Au-delà, l’objectif de neu­tra­li­té car­bone appelle à mettre en œuvre une diver­si­té de nou­veaux réac­teurs capables d’inscrire l’énergie nucléaire dans le très long terme avec les neu­trons rapides, d’accroître sa capa­ci­té à décar­bo­ner la cha­leur et les car­bu­rants tech­no­lo­giques avec les réac­teurs à haute tem­pé­ra­ture, et à éva­luer l’apport poten­tiel d’autres filières por­teuses de rup­tures tech­no­lo­giques struc­tu­rantes telles que les réac­teurs à sels fon­dus. L’enjeu par­ta­gé avec les par­te­naires du forum inter­na­tio­nal Géné­ra­tion IV pour ces réac­teurs du futur est de pro­je­ter dans l’avenir les réa­li­sa­tions de ces filières his­to­riques en revoyant leur concep­tion en fonc­tion des meilleures tech­no­lo­gies dis­po­nibles aujourd’hui et en tirant par­ti des coopé­ra­tions inter­na­tio­nales pour par­ta­ger les coûts de déve­lop­pe­ment et de démons­tra­tion, et entre­te­nir les com­pé­tences en l’absence de pro­jets natio­naux. 

Un important potentiel de progrès 

Le poten­tiel de pro­grès de l’énergie nucléaire reste aujourd’hui très impor­tant, tant en termes de nou­velles tech­no­lo­gies dis­po­nibles que sur le plan de la diver­si­fi­ca­tion des four­ni­tures d’énergies décar­bo­nées envi­sa­geables, et l’apparition de start-up s’intéressant à ces pro­grès contri­bue à sti­mu­ler l’innovation dans un sec­teur que les coûts de recherche et déve­lop­pe­ment et les exi­gences de sûre­té ont ren­du très conser­va­teur. 

“Les perspectives des volets nucléaires des plans France Relance et France 2030 sont très encourageantes.”

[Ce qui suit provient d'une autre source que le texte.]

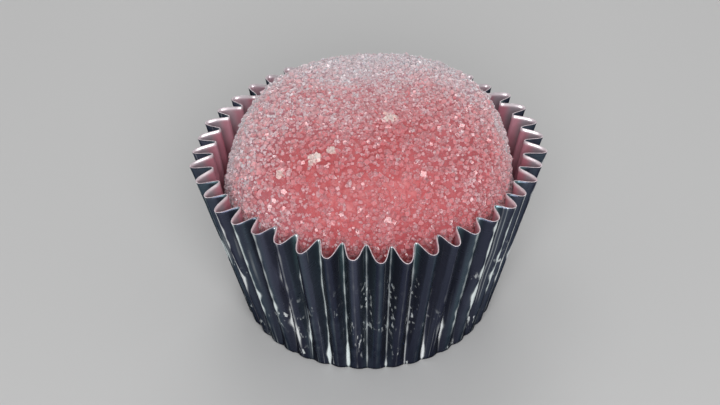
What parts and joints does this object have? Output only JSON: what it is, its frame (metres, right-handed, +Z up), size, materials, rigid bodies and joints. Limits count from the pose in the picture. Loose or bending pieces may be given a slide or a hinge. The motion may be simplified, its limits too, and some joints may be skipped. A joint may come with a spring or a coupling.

Les pers­pec­tives de sou­tien ouvertes par les volets nucléaires des plans France Relance et France 2030 sont très encou­ra­geantes pour per­mettre aux acteurs natio­naux de faire valoir sur la scène inter­na­tio­nale leur exper­tise et leur vision des options recom­man­dables pour ces nou­veaux réac­teurs, voire des normes régle­men­taires qui leur sont appli­cables pour la sûre­té, la sécu­ri­té et la ges­tion des déchets radio­ac­tifs. Ces pers­pec­tives sont aus­si très encou­ra­geantes pour per­mettre des déve­lop­pe­ments pré­cur­seurs de pro­cé­dés d’intérêt inter­na­tio­nal pour la décar­bo­na­tion de sec­teurs dif­fi­ciles, comme la cha­leur et les car­bu­rants sur les­quels les objec­tifs de neu­tra­li­té car­bone conduisent à faire por­ter un effort par­ti­cu­lier en France.